Kenya has made steady progress in providing mental health services to its population, but some areas require more work.
Aga Khan’s University’s Brain and Mind Institute (BMI), in partnership with the Mental Health Alliance of Kenya (MHAK), hosted a consultative forum with stakeholders, including insurance companies, regulators, policyholders, private sector, academia, government, and non-profit organizations, for a roundtable discussion on how to improve efficiency in the insurance sector concerning mental health.
Access to quality insurance for people with certain mental illnesses is still challenging. Many insurance policies do not cover pre-existing conditions except after a year. For example, some private insurance schemes do not cover neurodevelopmental disorders for individual cover holders.
Additionally, all insurance providers have clauses that expressly exclude suicide victims or attempted suicide survivors from insurance claims or coverage.
“Mental health is a human right, and people living with mental illness should not be subjected to unnecessary barriers to access to care,” said Prof Zul Merali, BMI Founding Director.

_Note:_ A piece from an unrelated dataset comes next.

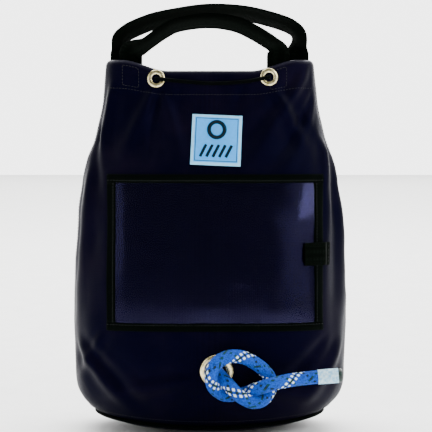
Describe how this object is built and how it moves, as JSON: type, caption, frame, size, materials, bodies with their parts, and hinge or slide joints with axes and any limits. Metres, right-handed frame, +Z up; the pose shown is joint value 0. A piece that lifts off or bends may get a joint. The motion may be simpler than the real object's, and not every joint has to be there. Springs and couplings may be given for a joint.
{
  "type": "rope storage bag",
  "caption": "Soft upright sack with two webbing handles, drawcord hem, clear window pocket and a grommet near the base with a knotted rope end.",
  "frame": {"origin": "on the floor under the middle of the base", "axes": "+Z up through the mouth, -Y out of the front with the window pocket, +X to the right seen from the front"},
  "size_m": [0.304, 0.1969, 0.4722],
  "materials": {
    "coated_cloth": "navy-black coated pack cloth, satin",
    "webbing": "black woven webbing, matt",
    "binding": "black grosgrain binding tape, matt",
    "brass": "pale plated brass, polished",
    "label_cloth": "light blue woven label",
    "clear_vinyl": "clear pressed vinyl sheet, glossy",
    "hook_and_loop": "black hook and loop tape",
    "drawcord": "black braided cord",
    "rope": "blue kernmantle rope with white and dark green tracers",
    "whipping_tape": "white adhesive tape"
  },
  "bodies": {
    "root": {"front_panel": "coated_cloth", "back_panel": "coated_cloth", "base_panel": "coated_cloth", "front_hem": "coated_cloth", "back_hem": "coated_cloth", "front_handle_anchor_left": "webbing", "front_handle_anchor_right": "webbing", "rear_handle_anchor_left": "webbing", "rear_handle_anchor_right": "webbing", "hank_tie": "webbing", "side_seam_tape_left": "binding", "side_seam_tape_right": "binding", "base_piping": "binding", "window_binding_top": "binding", "window_binding_bottom": "binding", "window_binding_left": "binding", "window_binding_right": "binding", "eyelet_left": "brass", "eyelet_right": "brass", "eyelet_washer_left": "brass", "eyelet_washer_right": "brass", "rope_grommet": "brass", "rope_grommet_washer": "brass", "label_patch": "label_cloth", "window_sheet": "clear_vinyl", "tab_loop_patch": "hook_and_loop", "drawcord_front_run": "drawcord", "drawcord_hem_run": "drawcord", "rope_lead_in": "rope", "rope_hank": "rope"},
    "front_handle": {"front_handle": "webbing"},
    "rear_handle": {"rear_handle": "webbing"},
    "pocket_tab": {"closure_tab": "webbing", "tab_hook_patch": "hook_and_loop"},
    "rope_end": {"rope_knot": "rope", "rope_whipping": "whipping_tape"}
  },
  "joints": [
    {"name": "front_handle_swing", "type": "hinge", "parent": "root", "child": "front_handle", "pos_m": [0, -0.0114, 0.4125], "axis": [1, 0, 0], "range_deg": [0, 85]},
    {"name": "rear_handle_swing", "type": "hinge", "parent": "root", "child": "rear_handle", "pos_m": [0, 0.0088, 0.4125], "axis": [-1, 0, 0], "range_deg": [0, 85]},
    {"name": "pocket_tab_flip", "type": "hinge", "parent": "root", "child": "pocket_tab", "pos_m": [0.1269, -0.0593, 0.1986], "axis": [0, 0.115, 0.9934], "range_deg": [0, 150]},
    {"name": "rope_end_swivel", "type": "hinge", "parent": "root", "child": "rope_end", "pos_m": [0.0078, -0.08, 0.0725], "axis": [0, 1, 0], "range_deg": [-35, 15]}
  ]
}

The socioeconomic progress of people with mental illnesses is impacted, and this happens because of decreased productivity, strained relationships, and cycles of disadvantage and poverty. The health, quality of life, and life expectancy of people with mental health disorders can all be improved by investments in mental health, which can also lessen suffering.
“Treating mental illness has an actual return to the economy. Therefore, we should look at mental health coverage as an investment rather than an expenditure,” said Prof Lukoye Atwoli, BMI Associate Director and Dean, Medical College, East Africa Aga Khan University.

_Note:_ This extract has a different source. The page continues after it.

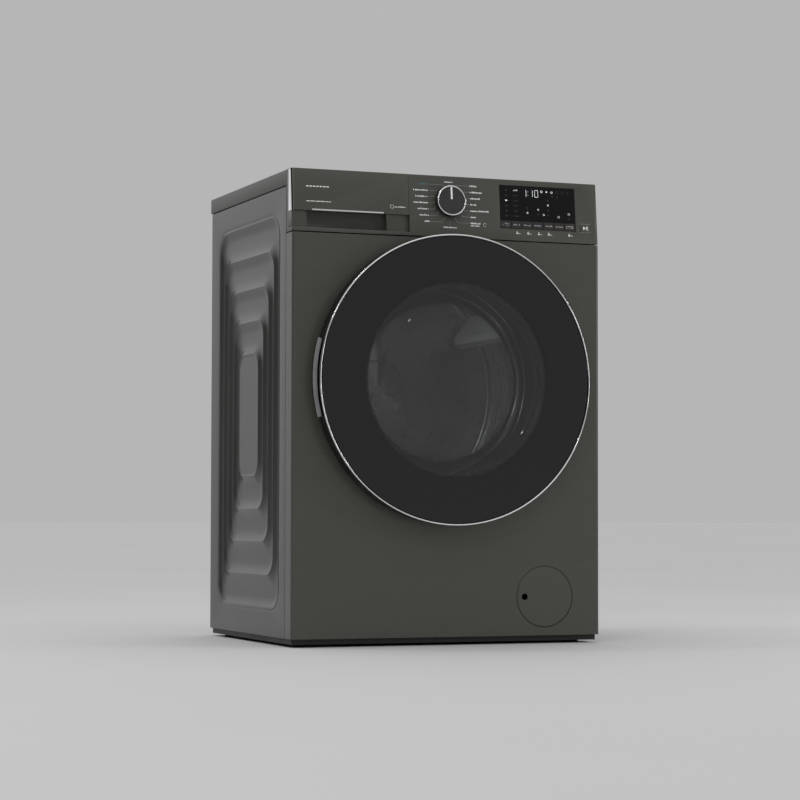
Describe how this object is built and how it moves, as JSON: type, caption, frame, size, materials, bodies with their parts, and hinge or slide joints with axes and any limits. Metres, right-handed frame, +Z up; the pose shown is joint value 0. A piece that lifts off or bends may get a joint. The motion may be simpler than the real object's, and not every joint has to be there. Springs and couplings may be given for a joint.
{
  "type": "front load washing machine",
  "caption": "Free-standing front load washing machine with a large round smoked-glass door, detergent drawer, programme knob, display and ribbed side panels.",
  "frame": {"origin": "on the floor, under the middle of the whole machine", "axes": "+Z up, -Y towards the user at the front, +X to the right as seen from the front"},
  "size_m": [0.6, 0.54, 0.85],
  "materials": {
    "cabinet_paint": "satin",
    "side_paint": "satin",
    "galvanised_steel": "satin",
    "worktop_laminate": "matte",
    "fascia_plastic": "satin",
    "cover_plastic": "satin",
    "display_glass": "gloss",
    "smoked_glass": "gloss",
    "clear_glass": "gloss",
    "bright_trim": "mirror",
    "black_plastic": "satin",
    "door_black": "gloss",
    "knob_plastic": "satin",
    "circuit_board": "satin",
    "white_plastic": "satin",
    "grey_rubber": "matte",
    "black_rubber": "matte",
    "tub_plastic": "matte",
    "stainless_steel": "brushed",
    "zinc_steel": "satin",
    "weight_iron": "matte",
    "cast_aluminium": "satin",
    "motor_shell": "satin"
  },
  "bodies": {
    "cabinet": {"base_tray": "black_plastic", "left_panel": "side_paint", "right_panel": "side_paint", "rear_panel": "galvanised_steel", "rear_cover": "galvanised_steel", "cabinet_screws": "zinc_steel", "front_panel": "cabinet_paint", "worktop": "worktop_laminate", "top_frame": "galvanised_steel", "fascia": "fascia_plastic", "display_glass": "display_glass", "control_board": "circuit_board", "dispenser_housing": "white_plastic", "inlet_valve": "white_plastic", "drain_pump": "black_plastic", "drain_pipe": "tub_plastic", "filter_well": "black_plastic", "door_lock": "black_plastic", "hinge_bracket": "zinc_steel", "hinge_pin": "zinc_steel", "mains_gland": "black_rubber", "dispenser_hose": "black_rubber", "sump_hose": "black_rubber", "door_gasket": "grey_rubber", "suspension_springs": "zinc_steel"},
    "door": {"door_frame": "door_black", "door_ring": "bright_trim", "door_glass": "smoked_glass", "window_shroud": "door_black", "door_bowl": "clear_glass", "hinge_leaf": "zinc_steel", "door_grip": "bright_trim"},
    "catch": {"door_catch": "zinc_steel"},
    "drawer": {"drawer_tray": "white_plastic", "drawer_front": "fascia_plastic", "drawer_trim": "bright_trim"},
    "programme_knob": {"knob": "knob_plastic"},
    "start_button": {"start_key": "fascia_plastic"},
    "drain_cover": {"filter_cover": "cover_plastic"},
    "filter_plug": {"pump_filter": "black_plastic"},
    "front_left_foot": {"foot_front_left": "black_rubber"},
    "front_right_foot": {"foot_front_right": "black_rubber"},
    "rear_left_foot": {"foot_rear_left": "black_rubber"},
    "rear_right_foot": {"foot_rear_right": "black_rubber"},
    "tub": {"tub_front": "tub_plastic", "tub_rear": "tub_plastic", "counterweights": "weight_iron", "heater": "stainless_steel", "bearings": "zinc_steel", "motor_housing": "motor_shell", "drive_belt": "black_rubber"},
    "drum": {"drum_shell": "stainless_steel", "drum_lifters": "white_plastic", "drum_spider": "cast_aluminium", "drum_pulley": "cast_aluminium"},
    "motor_rotor": {"motor_shaft": "zinc_steel"},
    "left_damper_cylinder": {"damper_cylinder_left": "black_plastic"},
    "right_damper_cylinder": {"damper_cylinder_right": "black_plastic"},
    "left_damper_rod": {"damper_rod_left": "zinc_steel"},
    "right_damper_rod": {"damper_rod_right": "zinc_steel"}
  },
  "joints": [
    {"name": "door_hinge", "type": "hinge", "parent": "cabinet", "child": "door", "pos_m": [0.252, -0.25, 0.477], "axis": [0, 0, 1], "range_deg": [0, 120]},
    {"name": "catch_pivot", "type": "hinge", "parent": "door", "child": "catch", "pos_m": [-0.226, -0.238, 0.477], "axis": [0, 0, 1], "range_deg": [-6, 6], "stiffness_Nm_per_rad": 0.5},
    {"name": "drawer_slide", "type": "slide", "parent": "cabinet", "child": "drawer", "axis": [0, -1, 0], "range_m": [0, 0.2]},
    {"name": "knob_turn", "type": "hinge", "parent": "cabinet", "child": "programme_knob", "pos_m": [0.002, -0.2219, 0.80272], "axis": [0, -0.9957, 0.0924], "continuous": true},
    {"name": "start_press", "type": "slide", "parent": "cabinet", "child": "start_button", "axis": [0, 0.9957, -0.0924], "range_m": [0, 0.001], "stiffness_N_per_m": 800, "springref_m": -0.0005},
    {"name": "drain_cover_pull", "type": "slide", "parent": "cabinet", "child": "drain_cover", "axis": [0, -1, 0], "range_m": [0, 0.03]},
    {"name": "filter_unscrew", "type": "hinge", "parent": "cabinet", "child": "filter_plug", "pos_m": [0.189, -0.198, 0.0855], "axis": [0, -1, 0], "range_deg": [0, 180]},
    {"name": "front_left_foot_height", "type": "slide", "parent": "cabinet", "child": "front_left_foot", "axis": [0, 0, -1], "range_m": [0, 0.012]},
    {"name": "front_right_foot_height", "type": "slide", "parent": "cabinet", "child": "front_right_foot", "axis": [0, 0, -1], "range_m": [0, 0.012]},
    {"name": "rear_left_foot_height", "type": "slide", "parent": "cabinet", "child": "rear_left_foot", "axis": [0, 0, -1], "range_m": [0, 0.012]},
    {"name": "rear_right_foot_height", "type": "slide", "parent": "cabinet", "child": "rear_right_foot", "axis": [0, 0, -1], "range_m": [0, 0.012]},
    {"name": "tub_bounce", "type": "slide", "parent": "cabinet", "child": "tub", "axis": [0, 0, 1], "range_m": [-0.008, 0.008], "stiffness_N_per_m": 16000, "springref_m": 0.01858, "deforming": ["suspension_springs", "door_gasket", "dispenser_hose", "sump_hose"]},
    {"name": "drum_spin", "type": "hinge", "parent": "tub", "child": "drum", "pos_m": [0, 0.144, 0.477], "axis": [0, 1, 0], "continuous": true},
    {"name": "motor_spin", "type": "hinge", "parent": "tub", "child": "motor_rotor", "pos_m": [0, 0.224, 0.12], "axis": [0, 1, 0], "continuous": true},
    {"name": "left_damper_base", "type": "hinge", "parent": "cabinet", "child": "left_damper_cylinder", "pos_m": [-0.205, 0.012, 0.052], "axis": [0, 1, 0], "range_deg": [-1.5, 1.5]},
    {"name": "left_damper_top", "type": "hinge", "parent": "tub", "child": "left_damper_rod", "pos_m": [-0.128, 0.012, 0.232], "axis": [0, 1, 0], "range_deg": [-1.5, 1.5]},
    {"name": "right_damper_base", "type": "hinge", "parent": "cabinet", "child": "right_damper_cylinder", "pos_m": [0.205, 0.012, 0.052], "axis": [0, 1, 0], "range_deg": [-1.5, 1.5]},
    {"name": "right_damper_top", "type": "hinge", "parent": "tub", "child": "right_damper_rod", "pos_m": [0.128, 0.012, 0.232], "axis": [0, 1, 0], "range_deg": [-1.5, 1.5]}
  ],
  "couplings": [
    {"joint": "motor_spin", "follows": "drum_spin", "ratio": 14},
    {"joint": "left_damper_base", "follows": "tub_bounce", "rad_per_m": -2.0089},
    {"joint": "left_damper_top", "follows": "tub_bounce", "rad_per_m": -2.0089},
    {"joint": "right_damper_base", "follows": "tub_bounce", "rad_per_m": 2.0089},
    {"joint": "right_damper_top", "follows": "tub_bounce", "rad_per_m": 2.0089}
  ]
}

While the newly signed Mental Health (Amendment) Bill states that “a person with mental illness shall have the right of access to medical insurance for the treatment from public or private health insurance providers.” It is clear that there is a divide between practice and policy.
“It is an offense to discriminate against people with mental illnesses, and the law is clear. Moreover, mental health is an essential package in Universal Health Coverage. Still, there needs to be proper pricing for mental illnesses,” said Dr. Nasri Omar, Mental Health System and Policy Lead, Ministry of Health.
Insurance covers that limit mental health conditions include ordinary life, which has no coverage or extension; group life which charges a higher premium; medical, which gives a lower benefit; and group personal accident with the potential of denial of claim and sub-limits.
“We need to explore other options for ensuring coverage for mental health. For example, insurance companies can start by testing excluded mental health coverage and using generated data after a while to make a clearer decision,” said Prof Zul Merali.
The forum was meant to promote the efficiency and effectiveness of claim resolutions for users of psychiatric services and to review the state of insurance regarding mental health services in Kenya. The stakeholders also explored avenues to bridge the gap between policy and practice and carry out comparative best practices studies.